All lines from the one with "addPosts();" through the one with "record = json.load(file)", and only those, are to be reproduced exactly, both ends included.

> _Rows from a 3D modeling dataset_
___

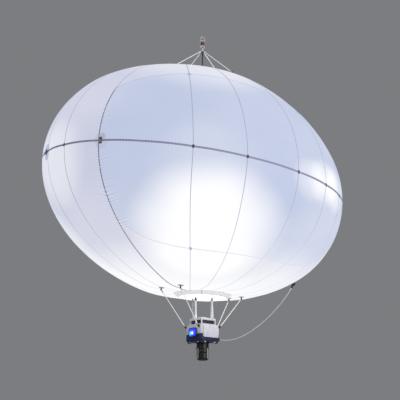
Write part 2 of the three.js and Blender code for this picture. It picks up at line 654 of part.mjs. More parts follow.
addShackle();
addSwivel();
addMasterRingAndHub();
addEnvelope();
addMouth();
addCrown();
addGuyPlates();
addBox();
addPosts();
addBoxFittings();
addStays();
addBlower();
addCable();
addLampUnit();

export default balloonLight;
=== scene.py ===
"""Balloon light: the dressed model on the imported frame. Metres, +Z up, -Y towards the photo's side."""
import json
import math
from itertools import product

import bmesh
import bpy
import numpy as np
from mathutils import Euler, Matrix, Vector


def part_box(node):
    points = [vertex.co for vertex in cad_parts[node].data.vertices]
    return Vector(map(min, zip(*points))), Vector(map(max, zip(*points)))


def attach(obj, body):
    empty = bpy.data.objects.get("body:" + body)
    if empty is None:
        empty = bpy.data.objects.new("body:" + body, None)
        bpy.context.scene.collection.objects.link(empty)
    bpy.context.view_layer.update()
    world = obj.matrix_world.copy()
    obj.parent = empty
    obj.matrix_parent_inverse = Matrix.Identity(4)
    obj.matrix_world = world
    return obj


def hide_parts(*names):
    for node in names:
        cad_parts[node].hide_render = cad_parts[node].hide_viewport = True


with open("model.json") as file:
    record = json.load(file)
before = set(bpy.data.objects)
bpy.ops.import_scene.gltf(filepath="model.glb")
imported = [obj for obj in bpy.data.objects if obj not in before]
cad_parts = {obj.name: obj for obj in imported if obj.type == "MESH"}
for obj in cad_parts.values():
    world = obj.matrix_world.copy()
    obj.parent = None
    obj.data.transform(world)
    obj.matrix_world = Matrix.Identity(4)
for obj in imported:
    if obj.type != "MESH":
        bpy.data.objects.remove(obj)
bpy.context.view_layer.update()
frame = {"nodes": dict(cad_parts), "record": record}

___

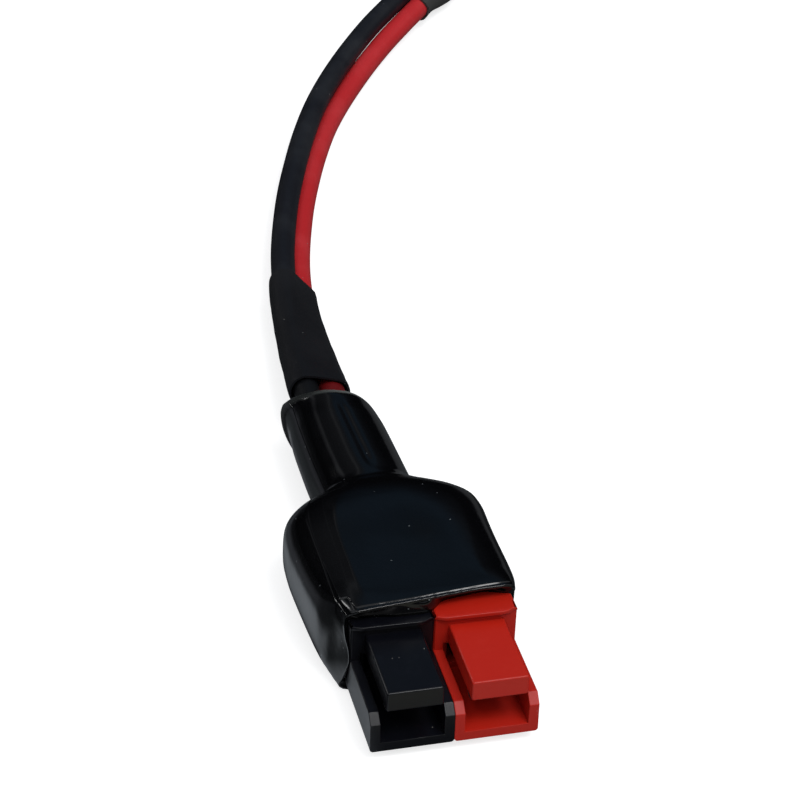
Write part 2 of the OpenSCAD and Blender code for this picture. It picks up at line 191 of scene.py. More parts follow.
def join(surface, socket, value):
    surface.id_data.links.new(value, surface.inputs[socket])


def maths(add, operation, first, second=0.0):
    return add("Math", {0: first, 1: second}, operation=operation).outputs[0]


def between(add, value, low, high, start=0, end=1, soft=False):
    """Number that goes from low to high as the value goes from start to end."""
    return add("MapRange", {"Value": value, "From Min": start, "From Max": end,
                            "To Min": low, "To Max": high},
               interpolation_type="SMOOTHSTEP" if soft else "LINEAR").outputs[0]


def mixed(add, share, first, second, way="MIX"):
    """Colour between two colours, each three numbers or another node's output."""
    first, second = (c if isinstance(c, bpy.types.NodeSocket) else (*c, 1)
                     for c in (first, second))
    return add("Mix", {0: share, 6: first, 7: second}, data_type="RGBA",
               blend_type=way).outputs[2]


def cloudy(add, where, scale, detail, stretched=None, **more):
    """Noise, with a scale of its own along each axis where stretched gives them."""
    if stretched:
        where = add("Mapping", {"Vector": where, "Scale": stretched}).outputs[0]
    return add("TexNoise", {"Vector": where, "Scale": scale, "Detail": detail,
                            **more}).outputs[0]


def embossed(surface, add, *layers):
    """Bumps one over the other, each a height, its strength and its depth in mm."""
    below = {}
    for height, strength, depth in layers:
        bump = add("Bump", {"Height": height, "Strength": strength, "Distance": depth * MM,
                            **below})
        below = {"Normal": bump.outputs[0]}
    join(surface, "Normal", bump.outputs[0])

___

> _EXPECTED OUTPUT_
addPosts();
addBoxFittings();
addStays();
addBlower();
addCable();
addLampUnit();

export default balloonLight;
=== scene.py ===
"""Balloon light: the dressed model on the imported frame. Metres, +Z up, -Y towards the photo's side."""
import json
import math
from itertools import product

import bmesh
import bpy
import numpy as np
from mathutils import Euler, Matrix, Vector


def part_box(node):
    points = [vertex.co for vertex in cad_parts[node].data.vertices]
    return Vector(map(min, zip(*points))), Vector(map(max, zip(*points)))


def attach(obj, body):
    empty = bpy.data.objects.get("body:" + body)
    if empty is None:
        empty = bpy.data.objects.new("body:" + body, None)
        bpy.context.scene.collection.objects.link(empty)
    bpy.context.view_layer.update()
    world = obj.matrix_world.copy()
    obj.parent = empty
    obj.matrix_parent_inverse = Matrix.Identity(4)
    obj.matrix_world = world
    return obj


def hide_parts(*names):
    for node in names:
        cad_parts[node].hide_render = cad_parts[node].hide_viewport = True


with open("model.json") as file:
    record = json.load(file)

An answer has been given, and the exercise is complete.